El desafío de Luiz Inácio Lula da Silva al plazo máximo concedido por un juez para entregarse a las autoridades y comenzar a cumplir una condena de 12 años de cárcel por corrupción derivó en una situación de tensión, con el expresidente de Brasil encerrado junto a sus partidarios en la sede de un sindicato desde el viernes.
Se espera que Lula, una figura destacada en la política brasileña y principal favorito en las encuestas de cara a las presidenciales de octubre, asista el sábado por la mañana a una misa en memoria de su fallecida esposa en la sede del sindicato metalúrgico en Sao Bernardo do Campo, un suburbio de Sao Paulo.
El juez federal dio a Lula hasta el viernes por la tarde para que se presentase ante la policía en Curitiba, a unos 417 kilómetros (260 millas) al suroeste de Sao Bernardo do Campo.
Pero el plazo se agotó y la policía se mostró reacia a entrar al edificio ante los miles de partidarios del exmandatario que esperaban en el exterior, lo que podría haber derivado en disturbios. El sindicato metalúrgico que fue el lugar donde comenzó el ascenso al poder de Lula.
“La intención es no forzar la entrega a cualquier costo, sino seguir la orden de la mejor forma posible, con tranquilidad y sin un espectáculo mediático”, dijo el director de la policía federal, Luis Antonio Boudens, en un comunicado.
Dos fuentes cercanas a Lula dijeron a The Associated Press que el ex mandatario no acudiría a Curitiba, sino que estaba considerando si esperar a la policía en la sede sindical o entregarse en Sao Paulo. Ambos hablaron a condición del anonimato al no estar autorizado a compartir deliberaciones internas.
Anna Julia Menezes Rodrigues, experta en derecho penal en Braga Nascimento e Zilio, dijo que la negativa de Lula a entregarse lo convierte en un fugitivo. Esto supone que la ejecución de la orden judicial depende ahora de la policía federal, agregó.
La orden de detención de Lula se emitió el jueves, horas después de que el Supremo Tribunal Federal denegó por votación de 6-5 una solicitud de Lula de no ir a la cárcel mientras apela una sentencia que, según él, es sólo una maniobra para impedir que su nombre aparezca en las boletas de las elecciones de octubre.
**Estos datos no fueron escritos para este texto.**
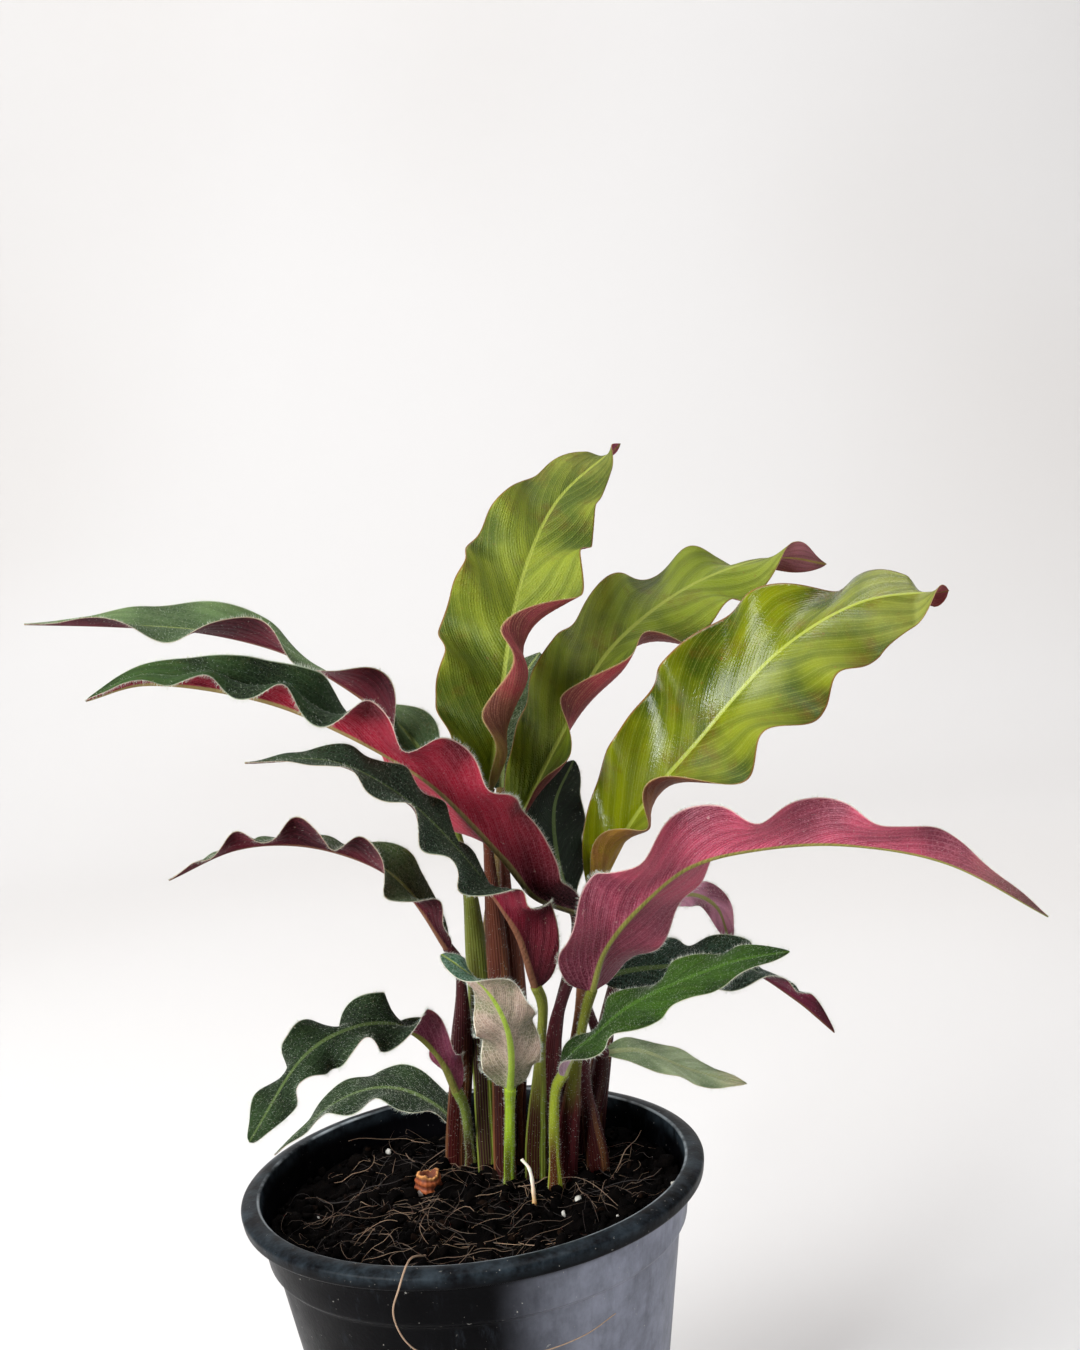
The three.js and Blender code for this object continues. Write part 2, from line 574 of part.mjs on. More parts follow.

El juez federal Sergio Moro, considerado por muchos brasileños un héroe contra la corrupción por su labor al frente de la “Operación Autolavado”, condenó al exmandatario el año pasado por hacer favores a una constructora a cambio de la promesa de un apartamento en primera línea de playa. El fallo fue ratificado en enero por un tribunal de apelaciones. Lula niega haber cometido delito alguno en ese caso ni en las acusaciones de corrupción en su contra que están pendientes de juicio.
Pase lo que pase, el arresto de Lula supondrá una caída colosal para el hombre que llegó a poder contra pronóstico en una de las naciones más desiguales del mundo. Presidió el país entre 2003 y 2010 y que dejó el puesto con un índice de aprobación superior al 80 por ciento.
Como muchos otros asuntos en una nación cada vez más polarizada, la entrada en prisión de Lula se interpreta de forma distinta entre sus seguidores y detractores.
“Lula siempre ha sido así: un delincuente y un radical que no respeta la ley”, dijo Edson Soares, un jubilado de 70 años, en un centro comercial próximo al edificio sindical. “Sería mucho mejor que estuviera en prisión”.
Antonio Ferreira dos Santos, un albañil de 43 años que participó en la vigilia en el exterior del inmueble, tenía una opinión diferente.
“Lula es uno de nosotros. Sabe lo que es tener una vida dura y quiere más a los pobres que a los ricos”, manifestó dos Santos.
El Partido de los Trabajadores insistió en que Lula, de 72 años, seguirá siendo el candidato de la formación para los comicios de octubre. Técnicamente, empezar a cumplir su condena no le obliga a abandonar la carrera electoral. La corte electoral brasileña, el Tribunal Superior Electoral, decidirá sobre las candidaturas en agosto. Se espera que vete al exdirigente en base a la ley que impide la elección de aspirantes con condenas confirmadas, aunque esa decisión podría ser recurrida.